If a customer is loyal, does it make a difference to continue focussing our marketing dollars on them or should we focus on customers that haven’t shopped on your website in a while. Do you know how much these customers usually spend? Would an email with a special promotion help bring those customers back into the mix?
WHAT IS RFM?
To help answer these questions, many digital marketers often use a RFM Analysis to categorize customers into different segments based on their purchase history. RFM Segmentation or Analysis is a powerful tool used to target groups of customers with relevant communication based on their purchase behavior. RFM stands for Recency, Frequency, and Monetary and is used to categorize customers based on these three quantitative factors:
- Recency: How recently a customer made a purchase
- Frequency: How often a customer makes a purchase
- Monetary Value: How much money a customer has spent on purchases
RFM Analysis assigns a rank to every customer in each of these categories. Usually the higher the ranking, the better the customer. The best customer would have a top ranking in each category
Understanding Recency, Frequency, and Monetary Value
RFM is thought to have originated in direct mail in an article by Jan Roelf and Tom Wansbeek, “Optimal Selection for Direct Mail”, in a 1995 issue of Marketing Science.
Lets go over the concepts of Recency, Frequency, and Monetary value and how they can affect your marketing strategy.
Recency
A customer that has recently shopped at a website is more likely to shop again than a customer who hasn’t made a purchase in quite some time.

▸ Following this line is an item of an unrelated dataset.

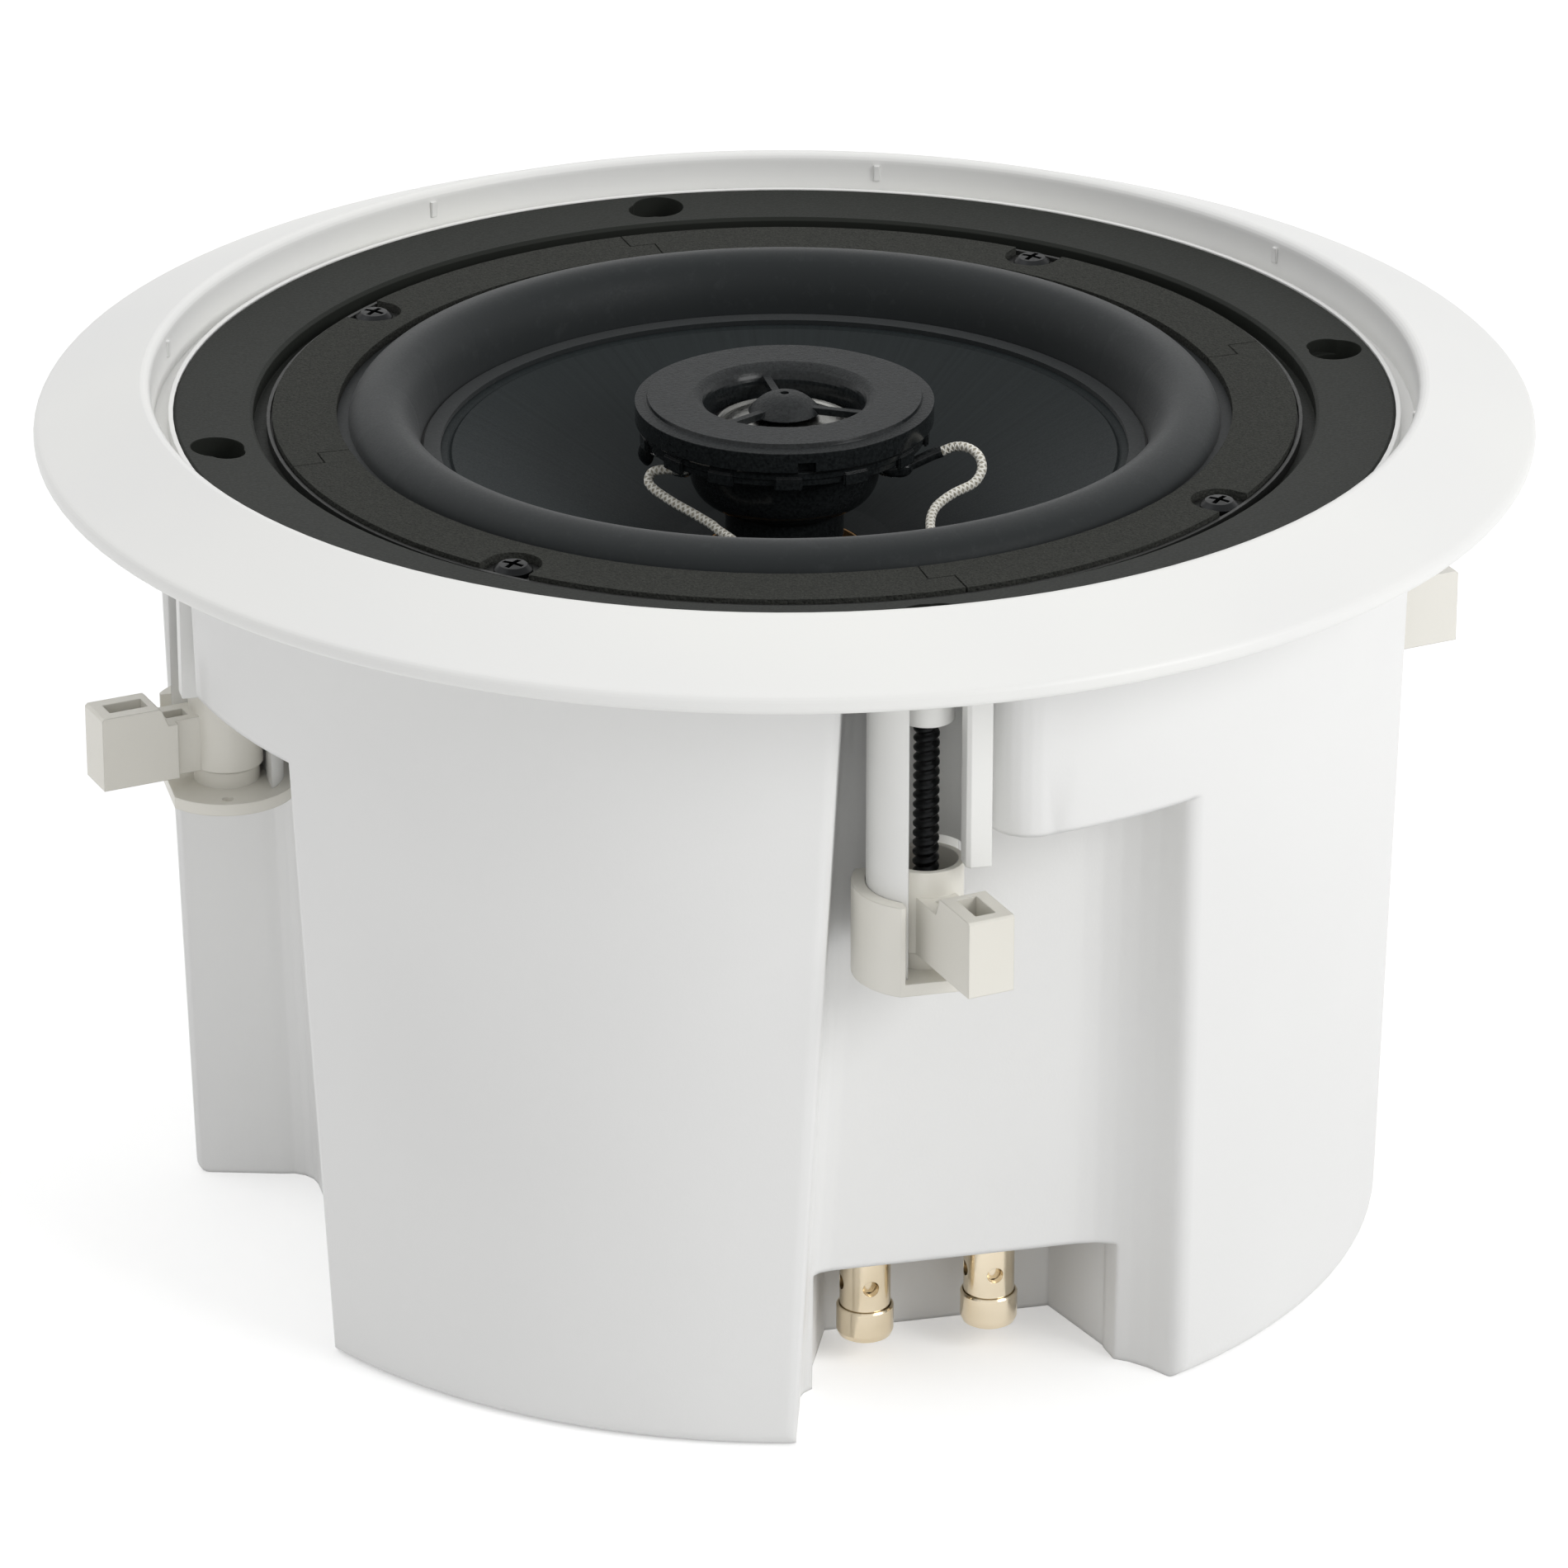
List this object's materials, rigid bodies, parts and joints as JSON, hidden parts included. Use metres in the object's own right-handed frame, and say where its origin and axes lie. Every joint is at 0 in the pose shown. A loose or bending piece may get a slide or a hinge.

This data can be used to target users that have not shopped in a while by offering them a special promotion with an email encouraging these users to give the company another shot. If a user has recently shopped, we can offer them a retargeting ad with an item that might complement whatever they recently purchased.
Frequency
How often a customer buys something on the website can be affected by many factors like price point, the need for replacement, and obviously, the type of product. Customers are more likely to have to buy eggs more often that they would buy a laptop. We can use the various digital strategies to direct users to replace their product based on a predicted purchase cycle.
Monetary
Monetary value has to do with how much a customer has spent during a particular length of time. Just like in Vegas, “high rollers” usually get special treatment as the ROI for customers with a high monetary value tend to be greater.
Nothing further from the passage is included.